Demonstrating dynamism and entrepreneurship, Youssef Mohammed Beydoun laid the first milestone of his educational work in Damascus by financing the opening of a school for boys. His success in business and his initiative in education brought him rivalries and jealousy, leading him to leave Damascus with his family in 1892 and settle permanently in Beirut. In 1900, during a visit to Damascus, he launched a pioneering, even revolutionary, initiative for his time: the opening of a school for girls named “el-Youssefiya,” after himself. In 1923, during another visit to Damascus, he personally financed the acquisition of a large building to house the school he had opened a few years earlier.

The former deputy of Beirut, Mohammad Youssef Beydoun, described this pedagogical vocation as a “divine calling,” “imparted by the Almighty” to his family, hence the need to transfer this mission to Lebanon after leaving Damascus.


Youssef Mohammed Beydoun passed away in Beirut in 1927, leaving behind a rich legacy that he fairly bequeathed to his children.

His children, especially Mohammed and Rachid, inherited from their father a generous heart, selflessness, and a propensity to help the disadvantaged. In 1923, Mohammed was deeply moved by seeing Shiite children working in the center of Beirut as shoe shiners, porters, or newspaper sellers. Most of these adolescents came from impoverished families from Jabal Amil in south Lebanon, and were forced to engage in such tasks instead of going to school to provide even modest incomes for their parents.

Mohammed Beydoun was determined to do everything possible to educate these children. In collaboration with affluent Shiites, especially from the south, he founded, in 1923, the Muslim charity association Amlieh, with the aim of combating illiteracy and opening schools to provide education to disadvantaged children. He thus laid the foundation stone of the future network of Amlieh schools, which would expand year by year in several neighborhoods and sectors.

Rachid Beydoun, a Lebanese Life

Mohammed passed on the torch of his ambitious educational project to his brother, Rachid, in 1925. Through extensive fundraising efforts, Rachid managed to purchase land in Ras El Nabeh, where he built two classrooms and a third service room, constituting the nucleus of the first Amlieh primary school, which became operational in 1928.

Rachid Beydoun’s first initiative was to bring, or rather compel, children working in Beirut’s center to join this primary school. In order to “free” these adolescents from their tasks, he directly paid their parents the weekly earnings their children provided.

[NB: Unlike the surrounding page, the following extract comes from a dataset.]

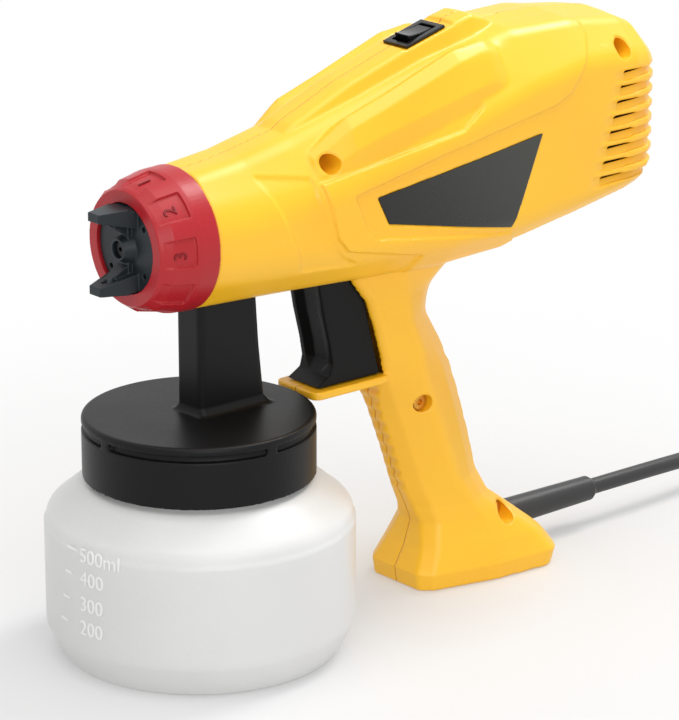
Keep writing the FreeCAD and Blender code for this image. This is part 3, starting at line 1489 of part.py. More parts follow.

In the 1930s, Rachid Beydoun, who had meanwhile been elected deputy of south Lebanon in 1937, denounced, as a parliamentarian, the lack of interest of the French mandate authority in the education of Shiite children. The then High Commissioner offered to provide the required teachers if he managed to rent even just two classrooms in villages in peripheral regions. Rachid Beydoun managed to set up no fewer than 47 primary schools in south Lebanon and the Bekaa in record time in 1937, thus establishing the first network of Amlieh schools in the country. A prominent Lebanese, Rachid Beydoun was one of the seven people who signed the first Lebanese flag.

However, Rachid Beydoun refused to limit his educational project to primary classes; he wanted to extend it to complementary and secondary cycles. In order to secure the necessary funds for these projects, Rachid Beydoun made several trips to Africa to collect donations from the Lebanese diaspora and establish partnerships.

Rachid Beydoun passed away in September 1971 after consolidating the presence and sustainability of the Amlieh schools, thanks to his dynamism and dedication, but also due to a rich political career that led him to the highest levels of the state.

Against All Odds

From 1973 to 2016, the leadership of Amlieh was in the hands of the late Mohammad Youssef Beydoun, former deputy of Beirut, who passed away in December 2023. Besides his political career, he steadfastly upheld the institution despite the multiple crises Lebanon has faced since 1975: the internal Lebanese wars, Israeli invasions, and the 2006 war.

Today, the legacy of Amlieh persists: Youssef Beydoun, son of the former deputy of Beirut, ensures the continuity of Amlieh and its message.